Entretanto, mal executado, o feitiço termina por conjurar o pai apenas pela metade, da cintura para baixo (em uma homenagem à comédia “Um Morto Muito Louco”). Convenientemente, uma das memórias de Barley era a batucada que dava nos pés do pai, o que permite que este identifique ambos os filhos. Para concluir o feitiço antes do por do sol – prazo temporal que estabelece a “bomba relógio” da trama –, Ian e Barley embarcam numa aventura em busca da pedra mágica, dotada de múltiplas intepretações relacionadas ao mundo contemporâneo, caracterizado pela interconectividade a todo momento, ainda que, tragicamente, implique na desconexão uns dos outros. Enquanto isto, tendo descoberto qual a intenção dos filhos e a maldição que lhes aguarda, Laurel também empreende sua própria jornada fantástica, aliando-se à mitológica Mantícora, outra que precisa desesperadamente de magia em sua vida.

No formato típico do road movie, a narrativa privilegia, acertadamente, a caminhada no lugar do desfecho, permitindo que, por meio daquela, Ian e Barley estreitem os laços estremecidos não por um fato particular, mas apenas porque os caminhos da vida eventualmente propiciam este afastamento. Justo, portanto, que seja a estrada que os reaproxime e retira as traves que impedem Ian de enxergar qual o papel de Barley em sua vida. Dentro deste contexto, o diretor Dan Scanlon empunha uma faca de dois gumes: de um lado, impede que o universo fantástico caminhe de encontro à reconstrução da fraternidade entre irmãos, ao tornar a ação e todos os eventos por que passam em meios, não fins, para o desenvolvimento emocional da trama. Por outro lado, o estúdio de “Divertida Mente” ou “Viva! – A Vida é uma Festa” desperdiçou a chance de estabelecer um design de produção memorável. Chegou a enganar que o faria, ao revelar os arranha-céus no pano de fundo da metrópole como a mescla de Nova York e a Terra Média ou as casas do subúrbio como se saídas da Vila dos Smurfs.

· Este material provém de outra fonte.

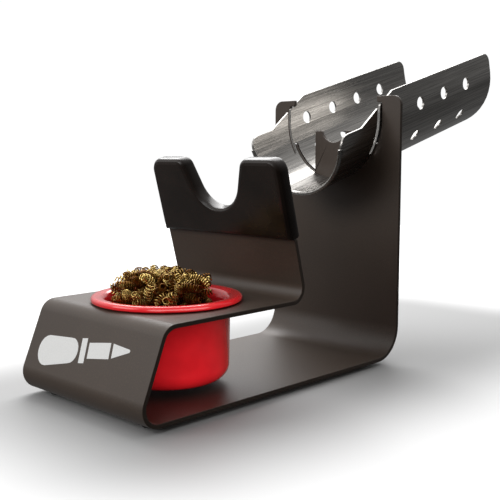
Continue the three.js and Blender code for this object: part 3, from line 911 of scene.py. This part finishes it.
def light_sky(scene):
    """The camera sees a white surround. What lights the object is a sky that is brighter overhead
    and towards -X."""
    world = bpy.data.worlds.new("studio")
    world.use_nodes = True
    tree = world.node_tree
    tree.nodes.clear()
    ray = add(tree, "LightPath")
    directions = add(tree, "TexCoord")
    split = add(tree, "SeparateXYZ", links={0: (directions, "Generated")})
    rise = add(tree, "MapRange", {"From Min": -0.1, "From Max": 0.85, "To Min": 0.1,
                                  "To Max": 0.75}, {"Value": (split, "Z")})
    across = add(tree, "VectorMath", {"operation": "DOT_PRODUCT", 1: (-1, 0.15, 0)},
                 {0: (directions, "Generated")})
    side = add(tree, "MapRange", {"From Min": -0.8, "From Max": 0.9, "To Min": 0.25,
                                  "To Max": 2.1}, {"Value": (across, "Value")})
    lit = add(tree, "Math", {"operation": "MULTIPLY"}, {0: (rise, 0), 1: (side, 0)})
    level = add(tree, "Mix", {"data_type": "FLOAT", 3: WHITE},
                {0: (ray, "Is Camera Ray"), 2: (lit, 0)})
    sky = add(tree, "Background", {"Color": (1, 1, 1, 1)}, {"Strength": (level, 0)})
    add(tree, "OutputWorld", links={"Surface": (sky, 0)})
    scene.world = world


def place_camera(scene, lens):
    """The camera stands to the front right, higher than the cup, and looks slightly down."""
    data = bpy.data.cameras.new("camera")
    data.lens = lens
    data.sensor_width = 36
    data.clip_start = 0.01
    camera = bpy.data.objects.new("camera", data)
    camera.location = CAMERA_PLACE
    camera.rotation_euler = (math.radians(90 - CAMERA_DOWN), 0, math.radians(CAMERA_LEFT))
    scene.collection.objects.link(camera)
    scene.camera = camera


class IRONREST_OT_stage(bpy.types.Operator):
    """The stage: a pale floor, soft studio light and the camera"""

    bl_idname = "ironrest.stage"
    bl_label = "Stage"

    def execute(self, context):
        scene, stage = context.scene, context.scene.rest_stage
        scene.view_settings.view_transform = "Standard"
        lay_floor(stage)
        light_sky(scene)
        area_lamp("key", KEY_SIZE, stage.key, KEY_PLACE, LOW_MIDDLE)
        area_lamp("fill", FILL_SIZE, stage.fill, FILL_PLACE, LOW_MIDDLE)
        card = area_lamp("cup_card", CARD_SIZE, stage.card, CARD_PLACE, CUP_CENTRE)
        # The wool cup's operator adds the cup to this collection, so the card lights only the cup.
        lit = bpy.data.collections.new("lit_by_card")
        card.light_linking.receiver_collection = lit
        place_camera(scene, stage.lens)
        return {"FINISHED"}


OPERATORS = [
    IRONREST_OT_stage,
    IRONREST_OT_sheet_frame,
    IRONREST_OT_guard,
    IRONREST_OT_sleeve,
    IRONREST_OT_cup,
    IRONREST_OT_wool,
    IRONREST_OT_feet,
    IRONREST_OT_front_mark,
]


class IRONREST_PT_pieces(bpy.types.Panel):
    """Lists the pieces and their sizes and colours"""

    bl_label = "Iron Rest"
    bl_space_type = "VIEW_3D"
    bl_region_type = "UI"
    bl_category = "Iron Rest"

    def draw(self, context):
        for operator in OPERATORS:
            self.layout.operator(operator.bl_idname)
        for name in GROUPS:
            box = self.layout.box()
            group = getattr(context.scene, name)
            for key in group.__annotations__:
                box.prop(group, key)


CLASSES = [*GROUPS.values(), *OPERATORS, IRONREST_PT_pieces]


def register():
    for each in CLASSES:
        bpy.utils.register_class(each)
    for name, group in GROUPS.items():
        setattr(bpy.types.Scene, name, PointerProperty(type=group))


def unregister():
    for name in GROUPS:
        delattr(bpy.types.Scene, name)
    for each in reversed(CLASSES):
        bpy.utils.unregister_class(each)


def main():
    """Makes every piece in order."""
    register()
    for operator in OPERATORS:
        group, name = operator.bl_idname.split(".")
        getattr(getattr(bpy.ops, group), name)()


if __name__ == "__main__":
    main()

A intenção parou por aí. Os cenários remetem mais ao realismo do que ao fantástico, e, apesar de ser possível entender a razão desta decisão criativa – qual a melhor forma de retratar a extinção da magia do que revelar um mundo igual ao nosso? –, o resultado não empolga. Pior, o visual das criaturas mágicas está no meio termo, às vezes acertando (as fadas motoqueiras ou na concepção da criatura vista no clímax), noutras errando (Laurel parece a Tristeza se esta tivesse filhos e orelhas pontiagudas). E, enquanto “Shrek 2”, mais de uma década atrás, introduziu, sem alarde, uma personagem transexual (Doris), a Pixar/Disney ainda mete os pés pelas mãos em matéria de representatividade. Não bastasse a menção à homossexualidade de uma coadjuvante ser feita através de um diálogo pavorosamente expositivo, há de se indagar se a melhor maneira de introduzir um personagem LGBTQ seria com uma ciclope com chifres na cabeça. Um monstro, não dentro do contexto da narrativa, evidentemente, mas aos olhos de quem assiste.

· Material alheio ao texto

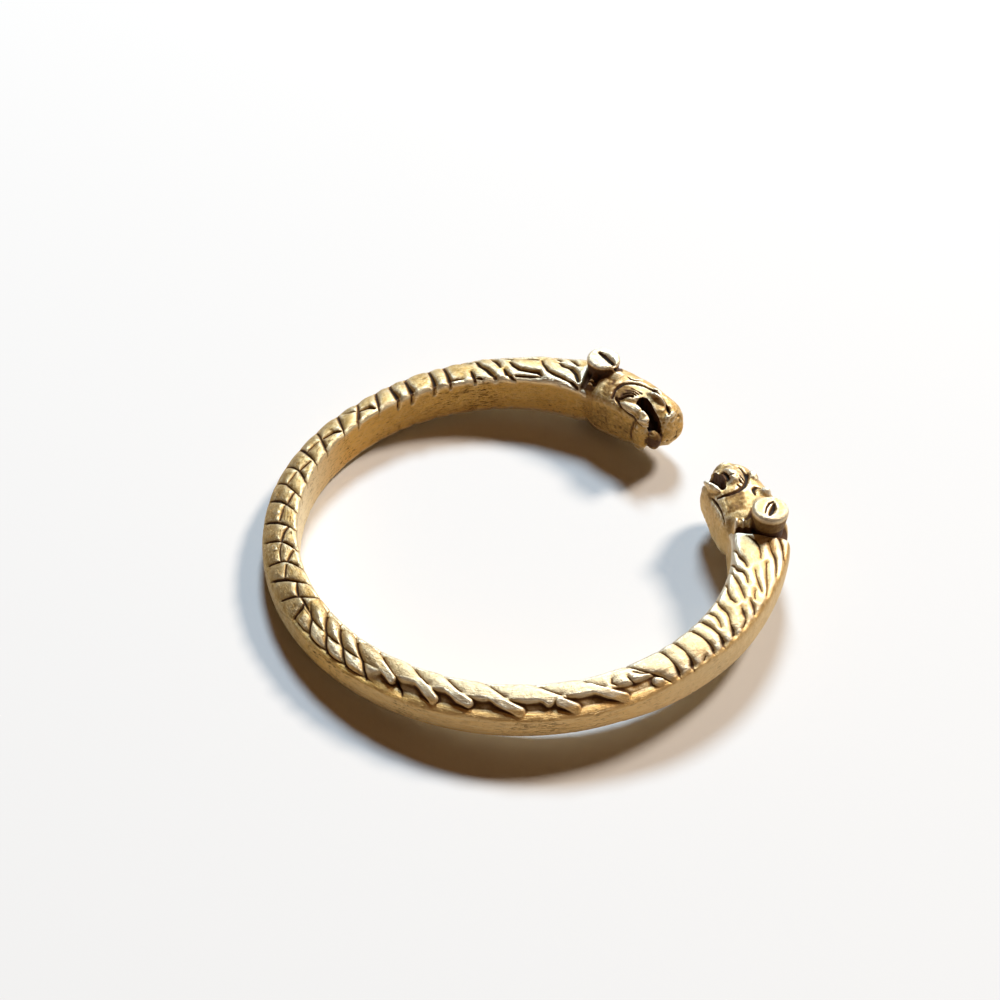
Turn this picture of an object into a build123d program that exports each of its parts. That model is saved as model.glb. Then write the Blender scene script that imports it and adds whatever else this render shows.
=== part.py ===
"""Open cast bangle with two confronted beast heads, lying on its side.

The ring axis is +Z and z = 0 is the middle of the casting's thickness. The origin is the centre of
the wrist opening. The gap between the two heads faces +X, and the casting is the same above and
below, and the same on both sides of the gap. Angles are measured from the middle of the gap.
"""

import os
from math import cos, radians, sin

from build123d import *

# ring
inner_radius = 27.0  # wearing surface at the back of the ring
bar_width = 4.5  # radial width of the scaled bar
bar_thickness = 6.2  # over the two carved faces
inner_wall_height = 5.1
edge_band_height = 2.5  # plain outer edge round the scaled bar

# zones, in degrees from the middle of the gap
collar_angle = 37.0
mane_end_angle = 70.0
ridge_end_angle = 101.0

# carving
scale_row_length = 3.36  # along the middle of the bar
scale_depth = 0.4
ridge_length = 1.65  # mean length of a cross ridge
ridge_depth = 0.45
lock_length = 2.15  # one mane lock along the middle of the bar
lock_depth = 0.42
notch_depth = 0.3  # carving that runs over the inner and outer corners

# neck, what it gains between the scales and the collar
neck_rise = 2.4  # outwards
throat_drop = 0.9  # inwards
neck_swell = 0.7  # over the two faces
neck_band_gain = 1.9  # height of the plain outer edge

# head
head_angle = 27.0  # from the collar to the tip of the nose
head_depth = 8.9  # from the jaw to the forehead
head_thickness = 8.2
mouth_width = 2.0
jaw_shortfall_angle = 4.2  # how far the lower jaw stops short of the nose
lip_wall = 1.0
lip_rise = 0.25
ear_diameter = 4.2
ear_height = 6.1  # top of the ear above the middle plane
ear_hollow_diameter = 2.0
ear_hollow_depth = 0.5
eye_diameter = 1.6
knob_rise = 0.3
brow_diameter = 1.5
bar_count = 3
collar_bar_width = 0.5
collar_bar_pitch = 0.9
collar_bar_length = 2.0
collar_bar_height = 3.6  # above the middle plane
tongue_thickness = 2.6
tongue_width = 1.1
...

Mesmo que tenha um visual desinteressante, o que não quer dizer que a animação não seja caprichosa e detalhista como é a marca registrada da Pixar, a narrativa revela uma integridade raríssima não apenas dentro das animações – técnica cujo público-alvo é, ainda, infanto-juvenil – mas dentro de um leque mais amplo. Ao rejeitar, no terceiro ato, soluções simplistas, ainda que tivesse os meios para introduzi-las sem trapacear, a narrativa revela confiar na capacidade do espectador de enxergar que o caminho tomado é o que, mais honestamente, completaria a jornada não somente de Ian, mas de Barley e Laurel. É como se “Dois Irmãos” decidisse sair da rodovia e dirigir pelo percurso acidentado, cujos altos e baixos emocionais proporcionam as recompensas que seriam inexistentes caso seguíssemos a estrada óbvia da mesmice.

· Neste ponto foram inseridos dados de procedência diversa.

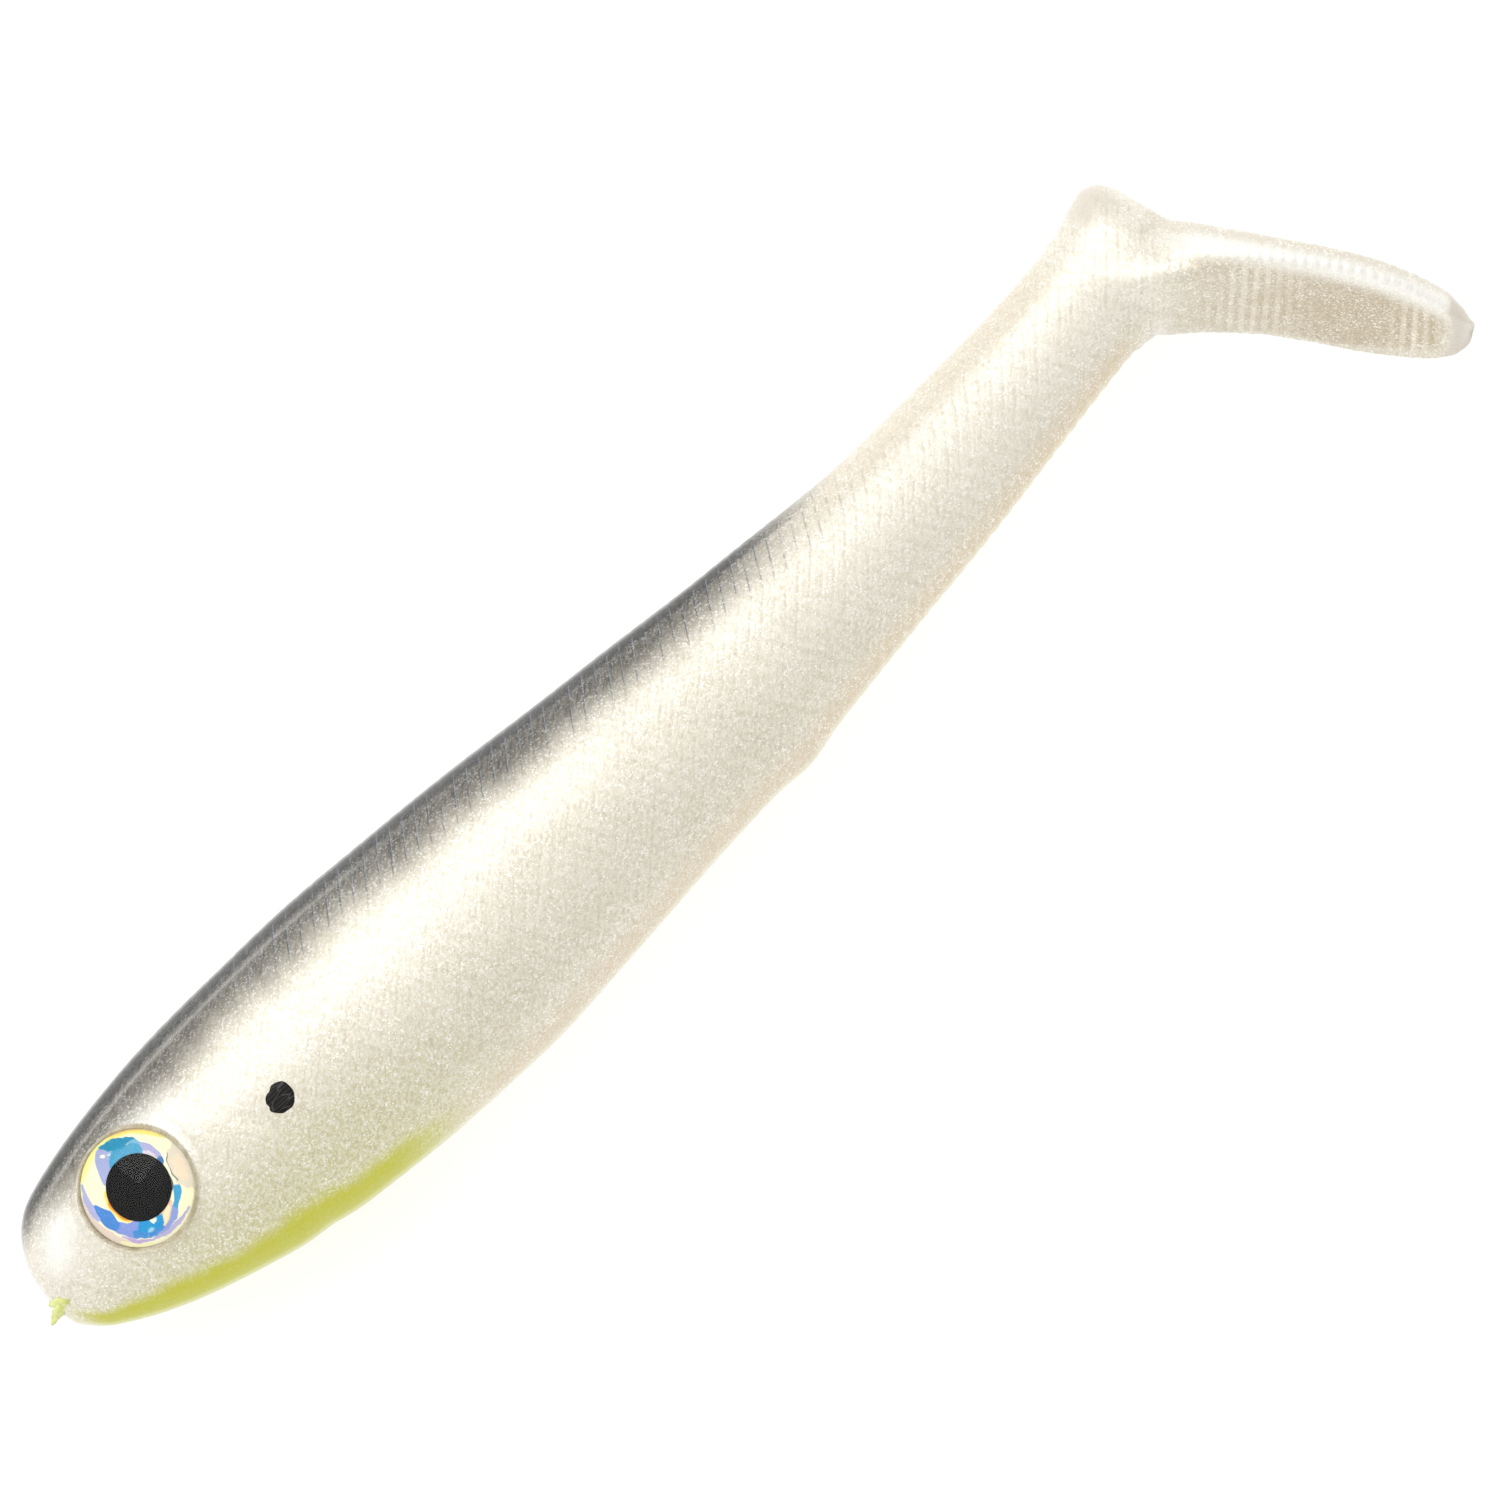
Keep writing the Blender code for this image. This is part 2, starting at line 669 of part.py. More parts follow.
# ---- gate nub on the lips -------------------------------------------------
def nub(name):
    """A torn stub of plastic left where the mould was filled."""
    rows = []
    for x, size, dy, dz in ((0.0, 0.16, -0.9, 0.25), (0.2, 0.34, -0.75, 0.1), (0.42, 0.62, -0.6, 0.0), (0.65, 0.8, -0.55, 0.0)):
        row = []
        for i in range(12):
            a = 2 * math.pi * i / 12
            r = size * (1 + 0.22 * math.sin(3 * a + 4 * x) + 0.12 * math.sin(5 * a + 1))
            row.append(world(x, dy + r * 0.8 * math.sin(a), FLANK_HEIGHT + dz + r * math.cos(a)))
        rows.append(row)
    return loft(name, rows, parts)


gate_nub = nub("mouth_gate_nub")


# ---- materials and bodies -------------------------------------------------
for piece, look, holder in (
    (front_core, PEARL, root),
    (front_skin, CLEAR, root),
    (front_back, SMOKE, root),
    (throat, CHARTREUSE, root),
    (gate_nub, CHARTREUSE, root),
    (rear_core, PEARL, rear_joint),
    (rear_skin, CLEAR, rear_joint),
    (rear_back, SMOKE, rear_joint),
    (stem_core, PEARL_TAIL, stem_joint),
    (stem_skin, CLEAR, stem_joint),
    (paddle_core, PEARL_TAIL, kick_joint),
    (paddle_skin, CLEAR, kick_joint),
):
    finish(piece, look, holder)
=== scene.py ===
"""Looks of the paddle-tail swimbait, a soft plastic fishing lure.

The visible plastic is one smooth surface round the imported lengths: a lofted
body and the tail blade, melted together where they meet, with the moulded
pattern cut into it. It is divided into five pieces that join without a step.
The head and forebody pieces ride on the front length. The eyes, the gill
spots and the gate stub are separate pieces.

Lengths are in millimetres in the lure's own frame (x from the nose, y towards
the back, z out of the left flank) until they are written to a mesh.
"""

import math

import bmesh
import bpy
import numpy as np
from mathutils import Matrix, Vector


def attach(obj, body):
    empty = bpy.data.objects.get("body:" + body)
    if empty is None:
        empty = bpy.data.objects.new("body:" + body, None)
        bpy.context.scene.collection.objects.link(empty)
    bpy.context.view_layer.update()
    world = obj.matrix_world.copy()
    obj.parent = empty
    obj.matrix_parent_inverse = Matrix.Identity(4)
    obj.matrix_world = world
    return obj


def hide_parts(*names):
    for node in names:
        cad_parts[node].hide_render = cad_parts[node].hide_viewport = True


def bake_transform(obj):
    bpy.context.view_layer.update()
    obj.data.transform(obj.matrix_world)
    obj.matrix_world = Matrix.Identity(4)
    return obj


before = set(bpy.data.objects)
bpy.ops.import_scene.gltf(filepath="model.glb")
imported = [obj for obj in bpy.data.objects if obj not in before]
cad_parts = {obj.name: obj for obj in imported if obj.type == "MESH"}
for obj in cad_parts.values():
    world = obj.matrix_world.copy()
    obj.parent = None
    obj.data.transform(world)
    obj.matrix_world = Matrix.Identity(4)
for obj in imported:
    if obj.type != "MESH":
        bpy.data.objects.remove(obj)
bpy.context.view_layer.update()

MM = 0.001
OVERALL_X, CENTRE_Y = 141.9, -4.01
VOXEL = 0.2

# ---- the lure's profile -----------------------------------------------------
NOSE_X = 0.95
STATIONS = np.array((
    (0.95, 2.1, -1.7, 1.75),
    (1.64, 4.3, -2.8, 3.05),
    (2.3, 5.55, -3.5, 3.75),
    (3.3, 6.75, -4.35, 4.55),
    (4.6, 7.7, -5.1, 5.25),
    (7.4, 8.75, -6.45, 6.35),
    (11.5, 9.75, -7.95, 7.45),
    (15.6, 10.4, -9.1, 8.25),
    (19.7, 10.9, -10.0, 8.85),
    (27.9, 11.5, -11.05, 9.55),
    (36.2, 11.75, -11.5, 9.8),
    (44.4, 11.5, -11.45, 9.7),
    (56.7, 10.8, -10.2, 9.05),
    (69.0, 9.9, -8.85, 8.05),
    (81.4, 8.95, -7.45, 6.85),
    (93.7, 8.35, -5.5, 5.65),
    (101.9, 8.6, -4.2, 4.95),
    (110.1, 9.0, -2.7, 4.35),
    (118.4, 9.9, -1.2, 4.1),
    (122.5, 10.95, -0.6, 4.1),
))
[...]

É que a magia significa aventura e fraternidade tanto quanto individualidade. E, sim, seria um homem diferente caso meu pai ainda estivesse junto ao meu lado, mas sua ausência ajudou a moldar quem eu sou hoje em dia e, acredito, se este pudesse me visitar por um dia, teria um orgulho tremendo de quem eu me tornei em função daqueles que assumiram, sem pestanejar, seu papel.